**Information shown**

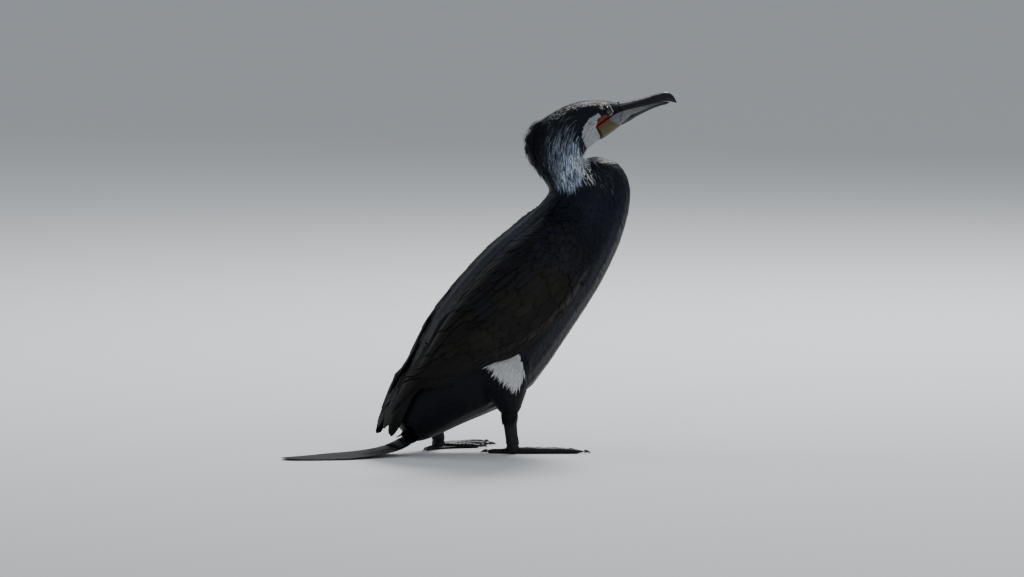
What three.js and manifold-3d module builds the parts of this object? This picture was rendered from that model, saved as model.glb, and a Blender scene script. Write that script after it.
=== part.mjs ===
// A life-size great cormorant in breeding dress, standing at rest with its neck folded back, its bill
// raised and its tail laid on the ground. Millimetres, +X forward, +Y to the bird's left, +Z up.
// The bird is a set of closed forms: torso, folded neck, head, bill, eyes, wings, tail, legs, feet
// and claws. Flight feathers, coverts, tail feathers and the nape crest are overlapping blades that
// grow out of the form that carries them.
import * as THREE from "three";
import { mergeVertices } from "three/addons/utils/BufferGeometryUtils.js";
import Module from "manifold-3d";

const wasm = await Module();
wasm.setup();

// Driving dimensions
const GAP = 0.32; // between forms that touch
const CENTRING = 25; // moves the middle of the outline over the origin
const HIP_HALF = 46; // each leg's distance from the middle plane
const STRIDE = 54; // how far the left leg stands behind the right one
const RIGHT_ANKLE_X = -5;
const ANKLE_HEIGHT = 11;
const LONGEST_TOE = 84; // the outer toe, without its claw
const EYE_RADIUS = 5.2;
const EYE_PLACE = [133, 12.9, 398];
const MOUTH_GAP = 0.5;
const TAIL_FEATHERS = 14;
const TAIL_SPREAD = 8.2; // degrees from the middle to the outermost shaft
const COVERT_RISE = 1.7; // how far a covert's tip stands off the wing

// Repeatable random numbers from a seed.
function randomFrom(seed) {
  let state = seed;
  return () => {
    state = (state * 1664525 + 1013904223) % 4294967296;
    return state / 4294967296;
  };
}

const lerp = THREE.MathUtils.lerp;
const smoothstep = THREE.MathUtils.smoothstep;
const radians = THREE.MathUtils.degToRad;
const vec = (x, y, z) => new THREE.Vector3(x, y, z);

// Value at t of a list of numbers spread evenly from 0 to 1, joined by straight stretches.
function along(list, t) {
  const at = THREE.MathUtils.clamp(t, 0, 1) * (list.length - 1);
  const i = Math.min(Math.floor(at), list.length - 2);
  return lerp(list[i], list[i + 1], at - i);
}

// A closed geometry as a solid, turned inside out where its faces point inwards.
function toSolid(geometry) {
  const bare = geometry.clone();
  bare.deleteAttribute("normal");
  bare.deleteAttribute("uv");
  const merged = mergeVertices(bare, 1e-3);
  const triVerts = new Uint32Array(merged.index.array);
  const vertProperties = new Float32Array(merged.attributes.position.array);
  const made = new wasm.Manifold(new wasm.Mesh({ numProp: 3, vertProperties, triVerts }));
  if (made.volume() > 0) return made;
  for (let i = 0; i < triVerts.length; i += 3) {
    [triVerts[i + 1], triVerts[i + 2]] = [triVerts[i + 2], triVerts[i + 1]];
  }
  return new wasm.Manifold(new wasm.Mesh({ numProp: 3, vertProperties, triVerts }));
}

// The largest closed surface of a solid.
function largest(solid) {
  return solid.decompose().reduce((a, b) => (b.volume() > a.volume() ? b : a));
}

function joined(solids) {
  return largest(solids.reduce((a, b) => a.add(b)));
}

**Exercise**
Restate the listing above word for word.

**Task answer**
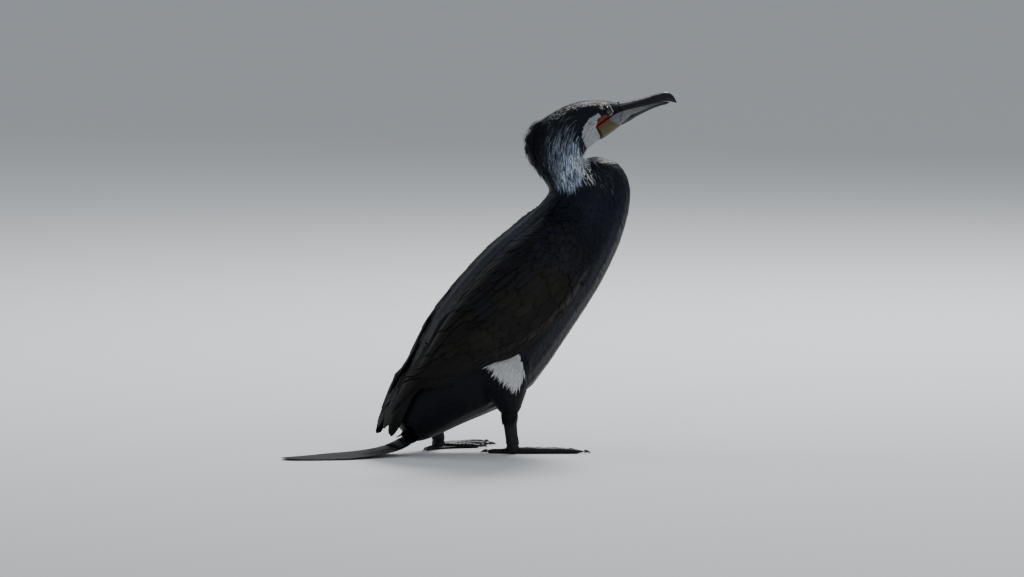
What three.js and manifold-3d module builds the parts of this object? This picture was rendered from that model, saved as model.glb, and a Blender scene script. Write that script after it.
=== part.mjs ===
// A life-size great cormorant in breeding dress, standing at rest with its neck folded back, its bill
// raised and its tail laid on the ground. Millimetres, +X forward, +Y to the bird's left, +Z up.
// The bird is a set of closed forms: torso, folded neck, head, bill, eyes, wings, tail, legs, feet
// and claws. Flight feathers, coverts, tail feathers and the nape crest are overlapping blades that
// grow out of the form that carries them.
import * as THREE from "three";
import { mergeVertices } from "three/addons/utils/BufferGeometryUtils.js";
import Module from "manifold-3d";

const wasm = await Module();
wasm.setup();

// Driving dimensions
const GAP = 0.32; // between forms that touch
const CENTRING = 25; // moves the middle of the outline over the origin
const HIP_HALF = 46; // each leg's distance from the middle plane
const STRIDE = 54; // how far the left leg stands behind the right one
const RIGHT_ANKLE_X = -5;
const ANKLE_HEIGHT = 11;
const LONGEST_TOE = 84; // the outer toe, without its claw
const EYE_RADIUS = 5.2;
const EYE_PLACE = [133, 12.9, 398];
const MOUTH_GAP = 0.5;
const TAIL_FEATHERS = 14;
const TAIL_SPREAD = 8.2; // degrees from the middle to the outermost shaft
const COVERT_RISE = 1.7; // how far a covert's tip stands off the wing

// Repeatable random numbers from a seed.
function randomFrom(seed) {
  let state = seed;
  return () => {
    state = (state * 1664525 + 1013904223) % 4294967296;
    return state / 4294967296;
  };
}

const lerp = THREE.MathUtils.lerp;
const smoothstep = THREE.MathUtils.smoothstep;
const radians = THREE.MathUtils.degToRad;
const vec = (x, y, z) => new THREE.Vector3(x, y, z);

// Value at t of a list of numbers spread evenly from 0 to 1, joined by straight stretches.
function along(list, t) {
  const at = THREE.MathUtils.clamp(t, 0, 1) * (list.length - 1);
  const i = Math.min(Math.floor(at), list.length - 2);
  return lerp(list[i], list[i + 1], at - i);
}

// A closed geometry as a solid, turned inside out where its faces point inwards.
function toSolid(geometry) {
  const bare = geometry.clone();
  bare.deleteAttribute("normal");
  bare.deleteAttribute("uv");
  const merged = mergeVertices(bare, 1e-3);
  const triVerts = new Uint32Array(merged.index.array);
  const vertProperties = new Float32Array(merged.attributes.position.array);
  const made = new wasm.Manifold(new wasm.Mesh({ numProp: 3, vertProperties, triVerts }));
  if (made.volume() > 0) return made;
  for (let i = 0; i < triVerts.length; i += 3) {
    [triVerts[i + 1], triVerts[i + 2]] = [triVerts[i + 2], triVerts[i + 1]];
  }
  return new wasm.Manifold(new wasm.Mesh({ numProp: 3, vertProperties, triVerts }));
}

// The largest closed surface of a solid.
function largest(solid) {
  return solid.decompose().reduce((a, b) => (b.volume() > a.volume() ? b : a));
}

function joined(solids) {
  return largest(solids.reduce((a, b) => a.add(b)));
}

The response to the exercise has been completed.